As such, it is interesting to note that these neurons are often considered to encode the goals of observed actions. Reasons for thinking this include a series of fMRI studies suggesting that isomorphic mirror neuron activation occurs during subjects’ observation of a televised grasping action, regardless of whether or not this action is performed by a human hand, a robotic hand, or a tool (Peeters et al., 2009). Meanwhile, other studies show the opposite effect—they show that isomorphic movements will be encoded differently by neurons in the PFC when these are directed towards different ends (Ferrari et al., 2005). This suggests that PFC activation is not merely representing mirrored muscle movements but the goals of actions perceived, quite specifically. And, in this way, there is some reason to think that the categorical perception of outcomes to which speech acts are directed is underpinned by mechanisms that encode the goals of observed actions, more generally.
We should, of course, be cautious when moving from findings about the neural underpinnings of a cognitive process to theories about the cognitive architecture of the process itself. Thus, we should not conclude from the fact (if it is a fact) that the categorisation of perceived speech involves neural mechanisms also involved in the encoding of goals in observed action that speech perception and goal ascription are alike in the relevant cognitive respects. That said these findings are suggestive when considered within the context of this wider paper. It is not that certain goal ascriptions must be speech-perception-like in their cognitive underpinnings because these involve common neural mechanisms. Rather, it is that if goal ascriptions and speech perception are underpinned by common neural mechanisms it would be unsurprising to discover that they were alike with regards to their cognitive underpinnings (e.g. their modularity). So, if used tentatively, these findings give further credence to the suggestion that some goal ascriptions are underpinned by input systems akin, or common, to those involved in speech perception.
This suggestion is not a foregone conclusion. The thought that goal ascription requires central cognition is rarely made explicit. But one reason for thinking this might be that human behaviour is hugely variable and context sensitive.
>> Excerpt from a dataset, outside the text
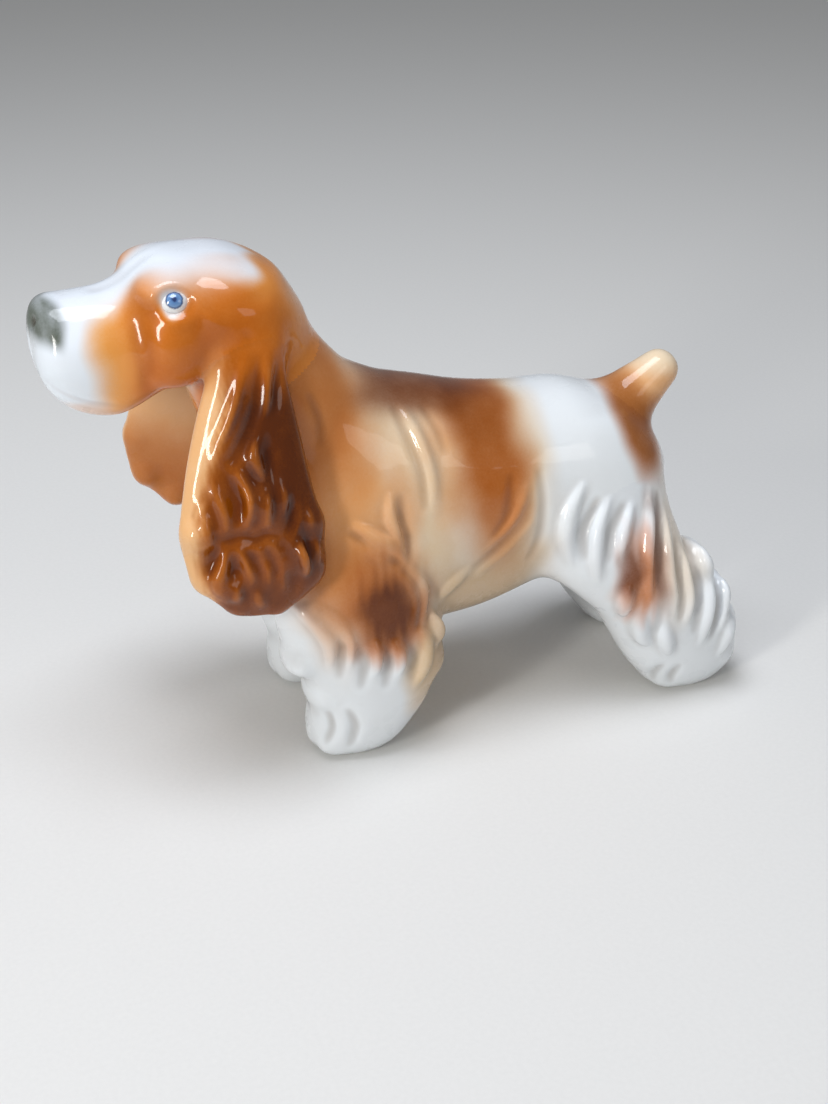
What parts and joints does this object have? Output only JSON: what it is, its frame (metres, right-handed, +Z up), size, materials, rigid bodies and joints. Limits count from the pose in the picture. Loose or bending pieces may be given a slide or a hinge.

As such, it might seem that identifying the goals of others’ behaviour requires similarly flexible and context sensitive reasoning; that identifying the goals of others’ action requires the central cognitive resources involved in understanding something about the ways in which these are brought about with access to information about any of the indefinitely many factors that might affect this behaviour. But, to apply such a line of reasoning across the board is, it seems to me, to underestimate the resources that a speech-perception-like module could have available to it when identifying the goals of certain observed actions. As we saw in §2.2, perceptible subtleties in the kinematics of action, such as wrist velocity and grip aperture, can be used to reliably anticipate the goals of surprisingly complex actions even prior to their realisation. For instance, they can be used to predict whether an arm movement is directed towards picking up an apple to eat, give away or throw (see Becchio et al., 2012, for a review of these and related findings). Likewise, Baldwin and Baird (2001) note the presence of perceptible regularities marking the boundaries between individual intentional actions. This suggests that simple principles, implicit in the operations of an informationally encapsulated module, could be used for the bottom-up identification (and even anticipation) of many goals, without relying on central cognitive resources.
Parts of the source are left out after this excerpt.